Arthur y était. Des amis lui en avaient parlé. L’occasion pour cet adolescent de 16 ans d’évoquer les problèmes et les moments douloureux qu’il traverse depuis quelques mois. Cet élève décrocheur a quitté son établissement scolaire l’année dernière. « Je séchais les cours et le Covid n’a rien arrangé », raconte-t-il. Le lycée n’était vraiment pas sa tasse de thé. « Moi, je veux vivre ma vie à fond. Je n’aime pas rester assis à bouffer des bouquins. J’avais aussi la pression car on nous demande de réfléchir à notre avenir. » A cela se sont ajoutées des difficultés relationnelles avec sa meilleure amie. « Du jour au lendemain, elle s’est mise à m’insulter. Au lycée, le seul avenir que je voyais, c’était une balle dans la tête sous un pont », confie-t-il. Il a donc arrêté l’école. S’est ensuivie « une descente aux enfers », selon ses propres mots. Une dépression l’a conduit à subir une hospitalisation à Rennes. Il regrette aussi de s’être laissé influencer ces derniers mois par deux autres adolescents déscolarisés tombés dans la délinquance. De mauvaises fréquentations qui l’ont poussé à entrer par effraction dans un local. Ce qui lui vaut des « histoires avec la gendarmerie ». Aujourd’hui, il essaie de reprendre sa vie en mains et aimerait reprendre le lycée. En filière professionnelle cette fois-ci, tout en travaillant en parallèle dans un fast-food. Et surtout commencer à devenir autonome pour se déplacer, acquérir un scooter. Mais, pour cela, il a besoin d’obtenir le brevet de sécurité routière. « J’espère que la mission locale va m’aider à le financer », confie Arthur.
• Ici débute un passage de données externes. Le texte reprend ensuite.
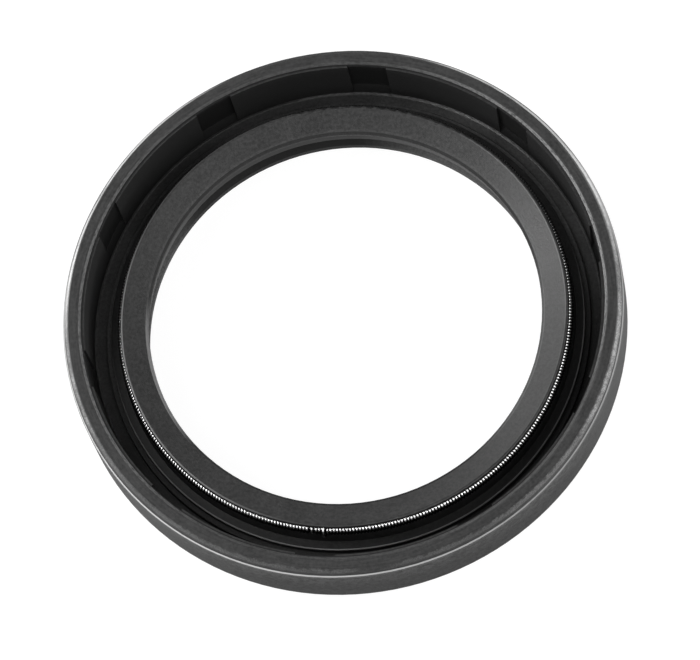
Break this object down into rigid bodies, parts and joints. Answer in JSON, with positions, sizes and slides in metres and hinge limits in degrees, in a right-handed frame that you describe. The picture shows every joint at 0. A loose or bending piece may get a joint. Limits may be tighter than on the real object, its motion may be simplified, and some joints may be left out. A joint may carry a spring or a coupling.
{
  "type": "radial shaft seal",
  "caption": "Rubber-covered radial shaft seal: a spring-loaded lip and a dust lip ride on a rotating shaft while the outer cover presses into a housing bore.",
  "frame": {"origin": "centre of the back face, on the seal's axis", "axes": "+Z along the seal's axis, towards the spring side; +X through the middle of one notch in the lining"},
  "size_m": [0.055, 0.055, 0.008],
  "materials": {
    "black_rubber": "matt moulded rubber with a faint sheen",
    "case_steel": "dark bonding layer on steel sheet",
    "spring_steel": "bright drawn wire"
  },
  "bodies": {
    "root": {"rubber_body": "black_rubber", "metal_case": "case_steel", "garter_spring": "spring_steel"}
  },
  "joints": []
}
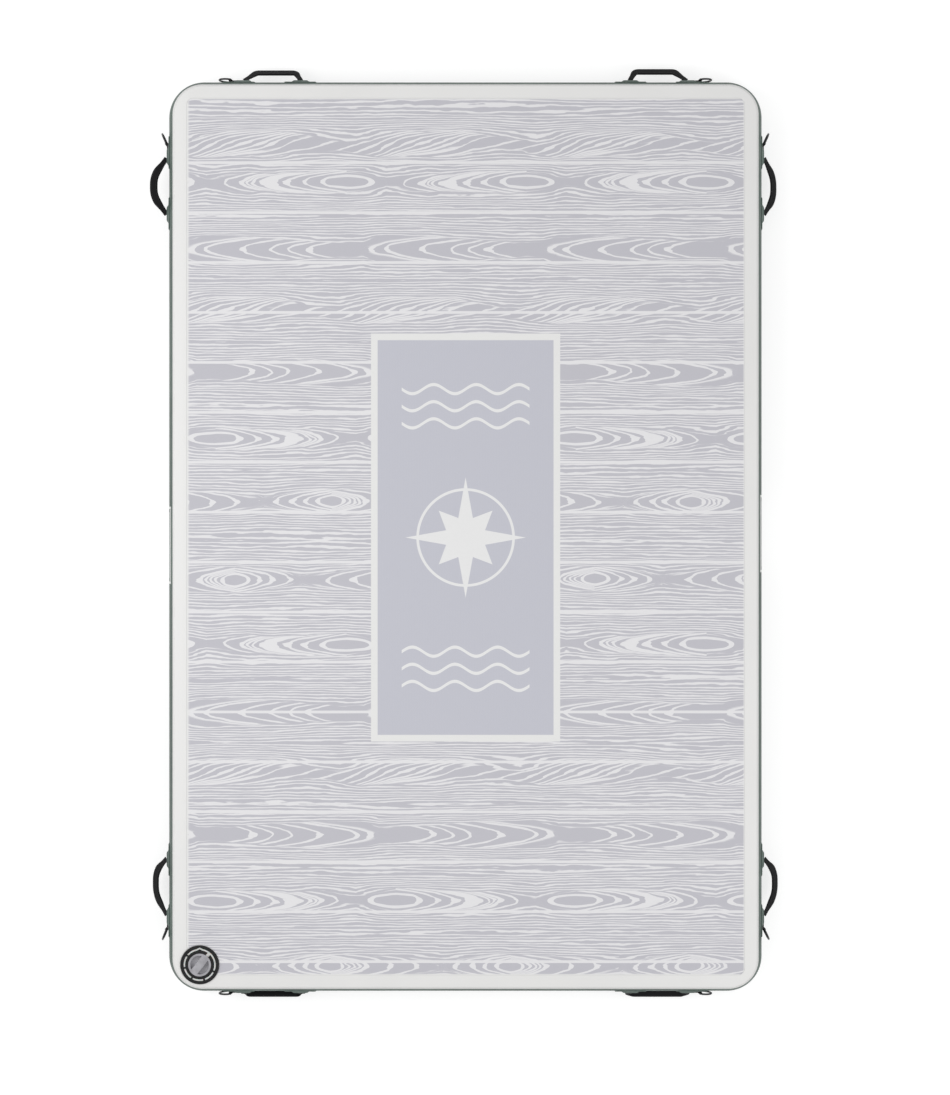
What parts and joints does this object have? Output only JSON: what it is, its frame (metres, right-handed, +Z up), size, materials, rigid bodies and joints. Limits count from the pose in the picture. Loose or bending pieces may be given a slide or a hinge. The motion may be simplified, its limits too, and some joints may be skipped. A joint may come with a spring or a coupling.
{
  "type": "inflatable dock platform",
  "caption": "Rectangular inflatable dock platform with a printed non-slip deck, bulged side wall, webbing grab handles, D-rings and a corner inflation valve.",
  "frame": {"origin": "centre of the underside, on the surface that the dock rests on", "axes": "+Z up, +Y along the length towards the end away from the valve, +X to the right seen from above"},
  "size_m": [1.6705, 2.475, 0.1581],
  "materials": {
    "white_pvc": "smooth coated PVC sheet",
    "printed_pvc": "fine-ribbed non-slip sheet, printed with a pale wood grain",
    "green_pvc": "grey-green coated PVC sheet",
    "polyester_yarn": "woven polyester",
    "black_webbing": "black webbing",
    "black_coated_steel": "black coated steel wire",
    "black_nylon": "black moulded nylon",
    "grey_nylon": "grey moulded nylon",
    "pale_rubber": "pale flexible moulding",
    "black_rubber": "black seal rubber",
    "yellow_nylon": "yellow moulded nylon",
    "spring_steel": "bright spring wire"
  },
  "bodies": {
    "dock": {"top_skin": "white_pvc", "bottom_skin": "white_pvc", "side_wall": "green_pvc", "upper_seam_tape": "white_pvc", "lower_seam_tape": "white_pvc", "deck_sheet": "printed_pvc", "drop_stitch_cloth": "polyester_yarn", "valve_body": "black_nylon", "valve_nut": "black_nylon", "valve_gasket": "black_rubber", "cap_leash": "pale_rubber", "left_head_ring_base": "green_pvc", "left_head_handle_base": "green_pvc", "left_head_ring_loop": "black_webbing", "left_foot_ring_base": "green_pvc", "left_foot_handle_base": "green_pvc", "left_foot_ring_loop": "black_webbing", "right_head_ring_base": "green_pvc", "right_head_handle_base": "green_pvc", "right_head_ring_loop": "black_webbing", "right_foot_ring_base": "green_pvc", "right_foot_handle_base": "green_pvc", "right_foot_ring_loop": "black_webbing", "head_left_ring_base": "green_pvc", "head_left_handle_base": "green_pvc", "head_left_ring_loop": "black_webbing", "head_right_ring_base": "green_pvc", "head_right_handle_base": "green_pvc", "head_right_ring_loop": "black_webbing", "foot_left_ring_base": "green_pvc", "foot_left_handle_base": "green_pvc", "foot_left_ring_loop": "black_webbing", "foot_right_ring_base": "green_pvc", "foot_right_handle_base": "green_pvc", "foot_right_ring_loop": "black_webbing"},
    "left_head_handle": {"left_head_handle": "black_webbing"},
    "left_head_d_ring": {"left_head_d_ring": "black_coated_steel"},
    "left_foot_handle": {"left_foot_handle": "black_webbing"},
    "left_foot_d_ring": {"left_foot_d_ring": "black_coated_steel"},
    "right_head_handle": {"right_head_handle": "black_webbing"},
    "right_head_d_ring": {"right_head_d_ring": "black_coated_steel"},
    "right_foot_handle": {"right_foot_handle": "black_webbing"},
    "right_foot_d_ring": {"right_foot_d_ring": "black_coated_steel"},
    "head_left_handle": {"head_left_handle": "black_webbing"},
    "head_left_d_ring": {"head_left_d_ring": "black_coated_steel"},
    "head_right_handle": {"head_right_handle": "black_webbing"},
    "head_right_d_ring": {"head_right_d_ring": "black_coated_steel"},
    "foot_left_handle": {"foot_left_handle": "black_webbing"},
    "foot_left_d_ring": {"foot_left_d_ring": "black_coated_steel"},
    "foot_right_handle": {"foot_right_handle": "black_webbing"},
    "foot_right_d_ring": {"foot_right_d_ring": "black_coated_steel"},
    "cap_ring": {"cap_gasket": "black_rubber"},
    "cap": {"valve_cap": "grey_nylon"},
    "poppet_slide": {"poppet_spring": "spring_steel"},
    "poppet": {"poppet": "yellow_nylon", "poppet_seal": "black_rubber"}
  },
  "joints": [
    {"name": "left_head_handle_swing", "type": "hinge", "parent": "dock", "child": "left_head_handle", "pos_m": [-0.7958, 0.932, 0.076], "axis": [0, 1, 0], "range_deg": [-82, 82]},
    {"name": "left_head_ring_swing", "type": "hinge", "parent": "dock", "child": "left_head_d_ring", "pos_m": [-0.7941, 1.044, 0.076], "axis": [0, 0, 1], "range_deg": [-24, 96]},
    {"name": "left_foot_handle_swing", "type": "hinge", "parent": "dock", "child": "left_foot_handle", "pos_m": [-0.7958, -0.932, 0.076], "axis": [0, 1, 0], "range_deg": [-43, 121]},
    {"name": "left_foot_ring_swing", "type": "hinge", "parent": "dock", "child": "left_foot_d_ring", "pos_m": [-0.7941, -1.044, 0.076], "axis": [0, 0, -1], "range_deg": [-22, 98]},
    {"name": "right_head_handle_swing", "type": "hinge", "parent": "dock", "child": "right_head_handle", "pos_m": [0.7958, 0.932, 0.076], "axis": [0, -1, 0], "range_deg": [-45, 119]},
    {"name": "right_head_ring_swing", "type": "hinge", "parent": "dock", "child": "right_head_d_ring", "pos_m": [0.7941, 1.044, 0.076], "axis": [0, 0, -1], "range_deg": [-24, 96]},
    {"name": "right_foot_handle_swing", "type": "hinge", "parent": "dock", "child": "right_foot_handle", "pos_m": [0.7958, -0.932, 0.076], "axis": [0, -1, 0], "range_deg": [-42, 122]},
    {"name": "right_foot_ring_swing", "type": "hinge", "parent": "dock", "child": "right_foot_d_ring", "pos_m": [0.7941, -1.044, 0.076], "axis": [0, 0, 1], "range_deg": [-26, 94]},
    {"name": "head_left_handle_swing", "type": "hinge", "parent": "dock", "child": "head_left_handle", "pos_m": [-0.513, 1.2148, 0.076], "axis": [1, 0, 0], "range_deg": [-37, 127]},
    {"name": "head_left_ring_swing", "type": "hinge", "parent": "dock", "child": "head_left_d_ring", "pos_m": [-0.625, 1.2131, 0.076], "axis": [0, 0, -1], "range_deg": [-3, 117]},
    {"name": "head_right_handle_swing", "type": "hinge", "parent": "dock", "child": "head_right_handle", "pos_m": [0.513, 1.2148, 0.076], "axis": [1, 0, 0], "range_deg": [-43, 121]},
    {"name": "head_right_ring_swing", "type": "hinge", "parent": "dock", "child": "head_right_d_ring", "pos_m": [0.625, 1.2131, 0.076], "axis": [0, 0, 1], "range_deg": [-3, 117]},
    {"name": "foot_left_handle_swing", "type": "hinge", "parent": "dock", "child": "foot_left_handle", "pos_m": [-0.513, -1.2148, 0.076], "axis": [-1, 0, 0], "range_deg": [-3, 161]},
    {"name": "foot_left_ring_swing", "type": "hinge", "parent": "dock", "child": "foot_left_d_ring", "pos_m": [-0.625, -1.2131, 0.076], "axis": [0, 0, 1], "range_deg": [-3, 117]},
    {"name": "foot_right_handle_swing", "type": "hinge", "parent": "dock", "child": "foot_right_handle", "pos_m": [0.513, -1.2148, 0.076], "axis": [-1, 0, 0], "range_deg": [-3, 161]},
    {"name": "foot_right_ring_swing", "type": "hinge", "parent": "dock", "child": "foot_right_d_ring", "pos_m": [0.625, -1.2131, 0.076], "axis": [0, 0, -1], "range_deg": [-3, 117]},
    {"name": "cap_rise", "type": "slide", "parent": "dock", "child": "cap_ring", "axis": [0, 0, 1], "range_m": [0, 0.006]},
    {"name": "cap_turn", "type": "hinge", "parent": "cap_ring", "child": "cap", "pos_m": [-0.6986, -1.1251, 0.1505], "axis": [0, 0, 1], "range_deg": [0, 360]},
    {"name": "poppet_press", "type": "slide", "parent": "dock", "child": "poppet_slide", "axis": [0, 0, -1], "range_m": [0, 0.007], "stiffness_N_per_m": 300, "springref_m": -0.003, "deforming": ["poppet_spring"]},
    {"name": "poppet_turn", "type": "hinge", "parent": "poppet_slide", "child": "poppet", "pos_m": [-0.6986, -1.1251, 0.1505], "axis": [0, 0, 1], "range_deg": [0, 90]}
  ],
  "couplings": [
    {"joint": "cap_turn", "follows": "cap_rise", "rad_per_m": 1047}
  ]
}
En 2019, en France (hors Mayotte), environ 1,5 million de jeunes âgés de 15 à 29 ans n’étaient ni en emploi, ni en études, ni en formation, selon une étude de l’Insee parue en mars 2021. Communément dénommés « NEET », ils représentent 12,9 % de leur tranche d’âges. Parmi eux, 47 % sont au chômage, 20 % sont inactifs et souhaitent travailler mais ne remplissent pas les critères de disponibilité ou de recherche d’emploi pour être considérés comme chômeurs. 33 % sont inactifs et déclarent ne pas souhaiter travailler, pour des raisons diverses. La part de NEET est plus importante chez les femmes que chez les hommes : 13,7 %, contre 12,1 %. Une situation qui se vérifie surtout à partir de 22 ans. Comparée aux Pays-Bas et à la Suède, qui ne comptent que 6 % environ de NEET, ou à la Grèce et l’Italie, qui plafonnent respectivement à 17,7 % et 22,2 %, la France se situe légèrement au-dessus de la moyenne européenne. Mais alors que le taux de NEET était en recul régulier depuis 2015, il est remonté de 12,4 % à 13,5 % en 2020 à cause de la crise sanitaire.
(1) Voir à ce sujet les ASH n° 3223 du 3-09-21, p. 6.